Healthbooq supports families through childcare decisions.

Know Your Child's Profile First

Before you can assess fit, you need a clear sense of what your child needs from a childcare environment. Some questions worth thinking through:

Temperament: Is your child adaptable and easy-going in new situations, or slow-to-warm-up and initially wary? Does your child do well in noisy, stimulating environments, or do they become overwhelmed?

Social style: Does your child actively seek out other children, or tend to observe before engaging? Is your child sensitive to conflict or relatively robust?

Attachment and separation: How does your child currently manage separations, even brief ones? Do they have experience of being cared for by people other than parents?

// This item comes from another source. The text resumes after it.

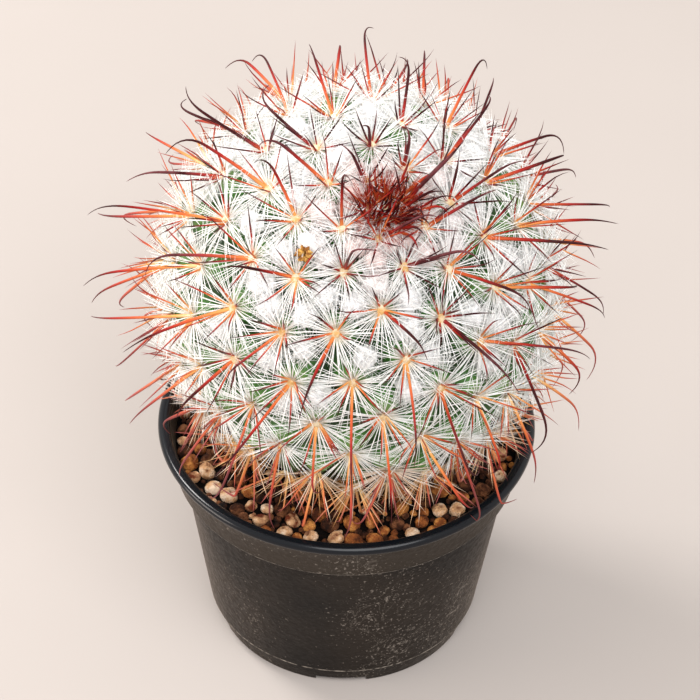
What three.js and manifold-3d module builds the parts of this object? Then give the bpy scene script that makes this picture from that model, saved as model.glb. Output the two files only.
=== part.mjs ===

Specific needs: Does your child have any particular health needs, developmental differences, or sensory sensitivities that would affect how they experience the environment?

What to Look For During a Visit

Staff responsiveness

Watch how staff interact with children who are distressed. Are they prompt in responding? Do they get down to the child's level? Is the response genuinely comforting or primarily functionally redirecting? This is the most important thing to observe.

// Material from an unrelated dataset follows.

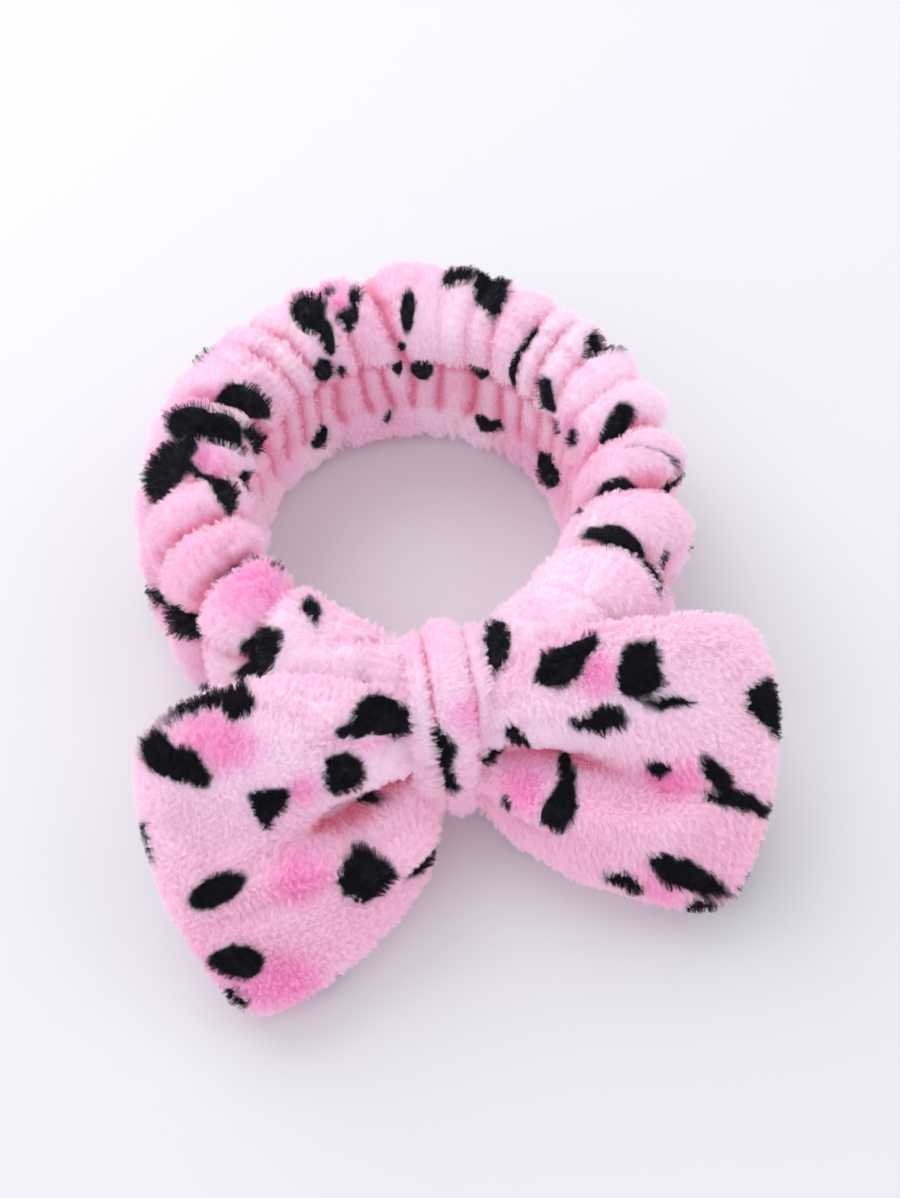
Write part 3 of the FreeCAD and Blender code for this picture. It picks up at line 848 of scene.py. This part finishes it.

Noise and stimulation levels

Visit during active session time. Some settings are inherently high-stimulation: busy, noisy, lots of activity happening simultaneously. Others are calmer. Neither is better by definition — but the match to your child matters. A highly sensitive child may be overwhelmed by a very stimulating environment; a sensory-seeking child may be understimulated in a very calm one.

Physical environment

Is there space for children to move away from the group? Some children need access to quieter spaces within the setting — an area to self-regulate away from the group. Settings that are uniformly communal, without any quieter corners or areas for more contained play, may not work well for children with high sensitivity.

Key person availability

Ask specifically: who will be my child's key person? When will they be present? What happens when they are absent? For a child who particularly needs consistency and predictability, a setting with high staff turnover or frequent changes of key person will create ongoing difficulties regardless of other quality indicators.

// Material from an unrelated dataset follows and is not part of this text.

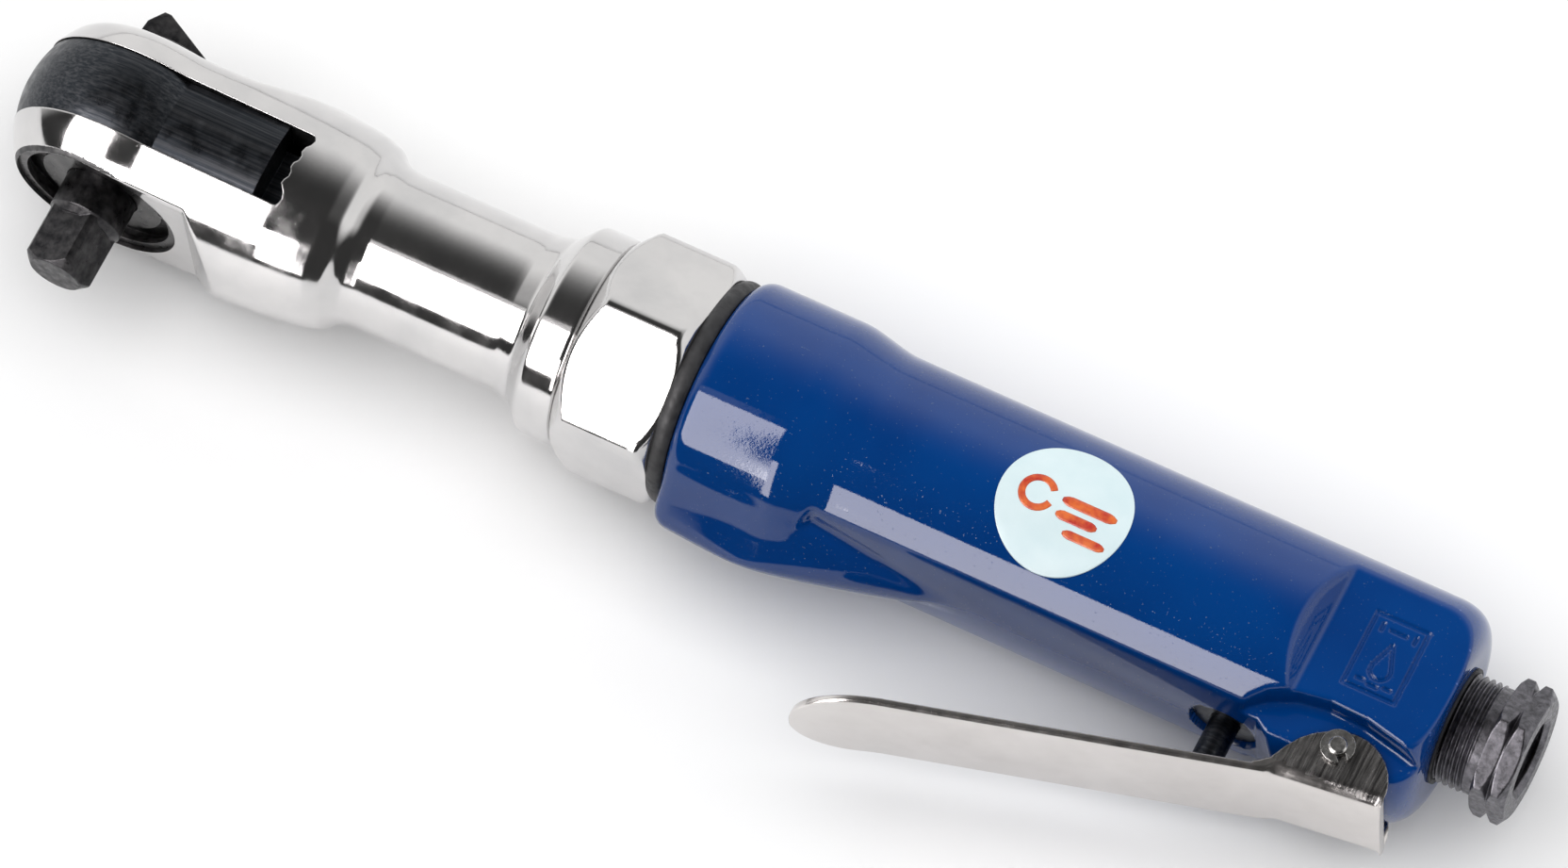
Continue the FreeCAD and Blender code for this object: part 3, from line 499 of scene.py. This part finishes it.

Communication with parents

How do parents get information about their child's day? Some settings provide detailed daily reports (what they ate, what they played, any notable events); others give a brief verbal handover. For a parent of a younger child or a child going through a difficult adaptation, detailed feedback is important for both managing the transition and building confidence in the setting.

After Starting: Signs the Fit Is Good

Once a child has started, some indicators that the setting is a good fit for them (after an initial settling-in period):

  • The child settles within a reasonable time after drop-off (reports from staff)
  • The child eats and sleeps in the setting (routines are disrupted when a child is not adapting)
  • The child shows positive engagement — they talk about things that happened, people they like, activities they did
  • The child's overall mood and regulation at home is not severely disrupted (some increase in clinginess or fussiness in the evenings is normal; persistent, sustained deterioration in wellbeing warrants attention)

Signs Worth Investigating

  • Staff consistently reporting that the child "doesn't really settle" for an extended period (beyond 4–6 weeks)
  • Consistent refusal to eat or sleep in the setting beyond the initial weeks
  • Changes in behaviour at home that persist without improvement — prolonged regression, nightmares, or increased separation anxiety
  • Child is reluctant to discuss the setting or becomes distressed when it is mentioned

These warrant a conversation with the key person first, then management if needed, rather than immediate conclusions. There may be a specific factor that can be addressed.

Key Takeaways

Assessing whether a specific daycare setting is a good fit for your specific child requires looking beyond the general quality indicators (ratios, qualifications, Ofsted ratings) to the match between what your child needs and what the setting provides. A child who is sensitive, slow-to-warm-up, and needs one-on-one time will not thrive in a setting where the emphasis is on group activities, even if that setting is highly rated overall.